Salmon with Cardamom-Peach Chutney

I can tell by my watch that it’s salmon season! Well, okay. Not exactly by my watch. But by the fact that the harbinger of the seasonal openings–Copper River–has launched and that means that commercial openings begin peppering the region, bringing in freshly-caught wild salmon from throughout the Northwest. What a happy time of year! I have yet to have my first bite of Copper River’s 2010 vintage but surely it won’t be long now…..

Another timely salmon note is that a sandwich I helped create for Burgerville has just launched in all 39 of their restaurants this week. The Grilled Wild Coho Sandwich will be on menus until July 5 (or as long as supplies last), the simple and tasty item sandwiches herb-sprinkled and grilled coho fillet on a Kaiser bun with lemon aïoli and frisée. They tell me it’s already selling “gangbusters”!! Which is GREAT because proceeds from each sandwich go to support eat.think.grow, a program in Portland that’s working to establish an edible garden at every school in the city. No small task! But one that I’m thrilled to support. I met the founding director Linda Colwell at the IACP conference in Portland last month, we both attended the highly inspiring Urban Farm Mini-Symposium. So glad to have met her there and learned about eat.think.grow, just in time to be able to support them through Burgerville’s generous program. And Linda and I discovered we both went to La Varenne too! Small world.

So the third confirmation of salmon season came this morning by way of email from a fan! She said that one of her favorite recipes of mine is the Grilled Salmon with Cardamom-Peach Chutney and she’s misplaced the recipe. And with salmon season upon us, wondered if I couldn’t share a copy of the recipe with her so she could recreate it a few more times this summer. Not only will I do that, but I’ll go ahead and share it with all of you! Hope you like it. And if you might be in the mood for grilling a whole salmon, here’s a post I did last year on that subject.

I seem to have a thing for chutney. At a book signing recently for my latest book, Gourmet Game Night, the folks at Metropolitan Markets had whipped up the Aged Cheddar with Dried Cherry-Almond Chutney recipe to entice passers-by. Everyone loved that chutney! So much so that every other person asked where they could buy it. (Sorry, ma’am, I’m just a cookbook author; you’ll have to make it yourself. Though now that you mention it….) And in that book, too, I made a rhubarb chutney that goes with sliced pork tenderloin for a little open-faced sandwich.
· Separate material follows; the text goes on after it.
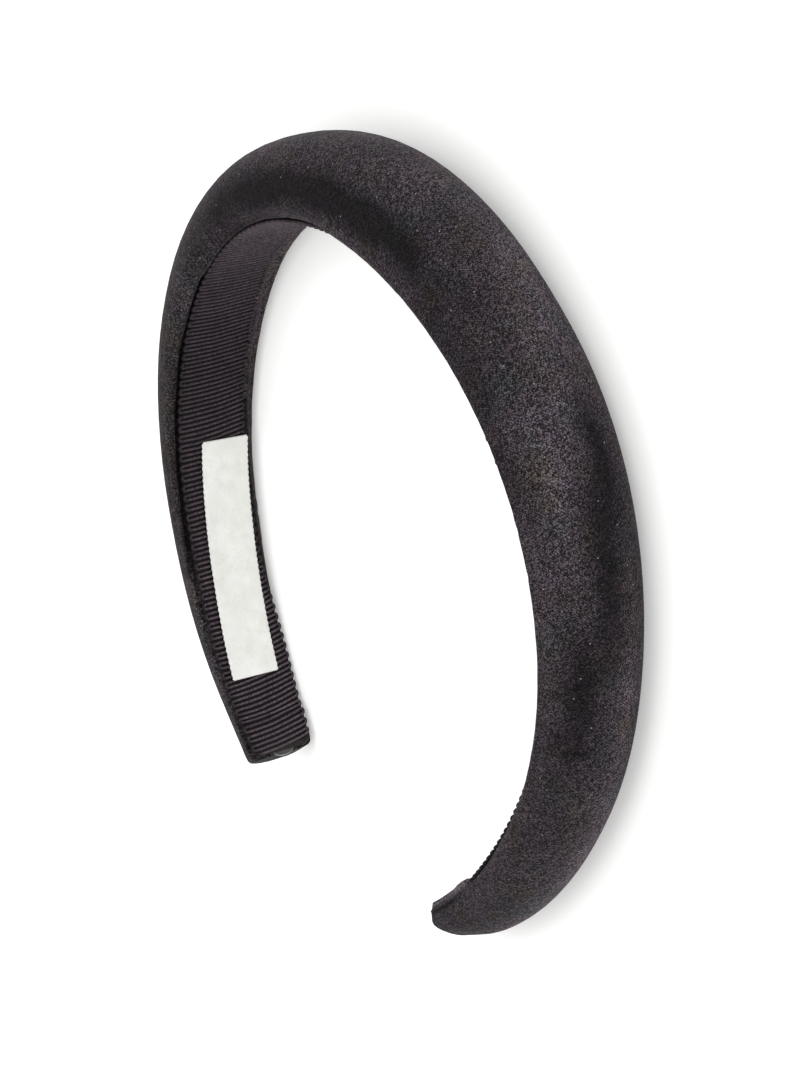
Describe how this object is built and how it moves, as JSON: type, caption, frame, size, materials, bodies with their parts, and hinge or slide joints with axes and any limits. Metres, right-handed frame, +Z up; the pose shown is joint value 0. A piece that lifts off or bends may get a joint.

So this recipe below only proves that I may be in something of a rut when it comes to falling back on chutney as a complement in many of my recipes. But what’s not to love? I’m usually not a fan of fruit or sweet things meshing with savory, but chutney (the way I like it at least) has such distinctive savory tones with spices and onion and vinegar, that I’ll forego my savory-fruit prejudices. This recipe doesn’t actually come from my Salmon cookbook, but instead my Stone Fruit book. In fact, I bet this preparation would be delicious with any of the stone fruits. Mmmmm, plum in particular. I may have to try that one myself here soon.

Grilled Salmon with Cardamom-Peach Chutney

(from Stone Fruit in the Northwest Homegrown Cookbook Series)

4 salmon steaks or fillet pieces, 6 to 8 ounces each

1 tablespoon olive oil

salt and freshly ground black pepper

2 tablespoons chopped cilantro

Cardamom-Peach Chutney

14 green or white cardamom pods

1 1/2 teaspoons coriander seeds

1/2 teaspoon cumin seeds

2 large ripe but firm peaches

2 tablespoons olive oil

1 cup finely chopped onion

1 tablespoon minced ginger

1/4 cup white vinegar

Pinch dried red pepper flakes


For the cardamom-peach chutney, combine 8 of the cardamom pods with the coriander seeds and cumin seeds in a small, dry skillet and toast them over medium heat until lightly browned and aromatic, 2 to 3 minutes. Transfer the spices to a spice grinder or a mortar and pestle and finely grind or crush them (the cardamom pods are flavorless and are perfectly okay in the spice blend). Set the spices aside. Peel and pit the peaches, then cut them into 1/2-inch pieces.

Heat the oil in a medium skillet over medium heat. Add the onion and ginger and cook, stirring, until fragrant and the onion is beginning to soften, 3 to 5 minutes. Sprinkle the spices over and stir to evenly coat the onion. Add the peaches with the vinegar, red pepper flakes, and remaining 6 cardamom pods.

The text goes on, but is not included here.